Após alguns meses procurando emprego conheci um curso de vigilante, obrigatório para quem quer atuar neste setor. Comecei a frequentar as aulas, era um treino rígido. Eu tinha que acordar às 3h da manhã, mal conseguia me levantar –  eu saía cambaleando pela casa, “dormindo em pé” – para estar no local às 5:50h da manhã e cantar o hino nacional. Fiquei lá até concluir o curso.

Um amigo deste mesmo curso me indicou o cargo de segurança na escola Vera Cruz. Tinha muita expectativa que isso desse certo. Consegui a vaga e desde 2016 trabalho nesta escola, não só por dinheiro, mas por amor ao que faço: ajudar a quem precisa; conviver e conversar com crianças; construir laços de amizade com as pessoas.

Meu trabalho exige que eu esteja com o corpo em forma e saudável, por isso, quero emagrecer um pouco. Então, às vezes, para chegar ao meu trabalho, uso bicicleta – o percurso que faço é de 16 km entre a minha casa e a escola. Nos dias em que estou com mais preguiça ou acordo mais tarde, uso ônibus ou a minha moto.

Eu gosto muito de motos. Minha paixão é tão grande que eu tenho duas: uma Honda – 125 e a outra, Yamaha – 250. Uma delas uso para trabalhar, no dia a dia, e a outra para viagens longas, como ir para a Bahia todo o ano visitar os meus familiares – gasto aproximadamente 22 h para chegar ao meu destino.

Tenho uma companheira e com ela tive um filho, o Breno, que atualmente tem dois anos, e o Cauê que está prestes a nascer.

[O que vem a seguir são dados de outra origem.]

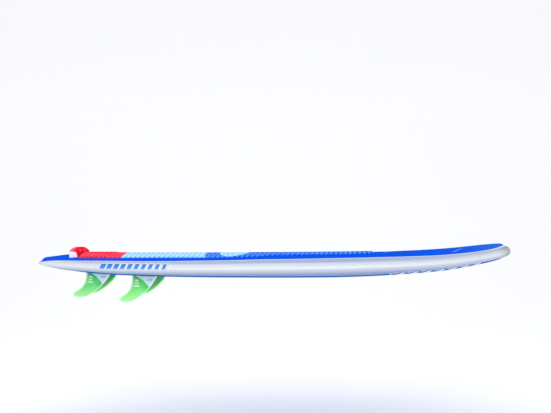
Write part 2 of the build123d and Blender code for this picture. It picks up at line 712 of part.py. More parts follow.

Uma vez, eu e meu filho fomos passear no parque, coloquei-o para brincar e, então, deu seus primeiros passos. Fiquei orgulhoso e maravilhado por vê-lo andar pela primeira vez: guardo isso na memória, como um cartão postal grande e colorido.

Minha expectativa agora é segurar o Cauê em meus braços, ver os olhos dele se abrirem ao amanhecer e ensinar a ele tudo o que eu sei. Não aguento mais esperar a chegada do meu segundo filho, que se juntará à nossa família. Ele trará muita alegria para nós e, juntos, vamos conviver e aprender uns com os outros.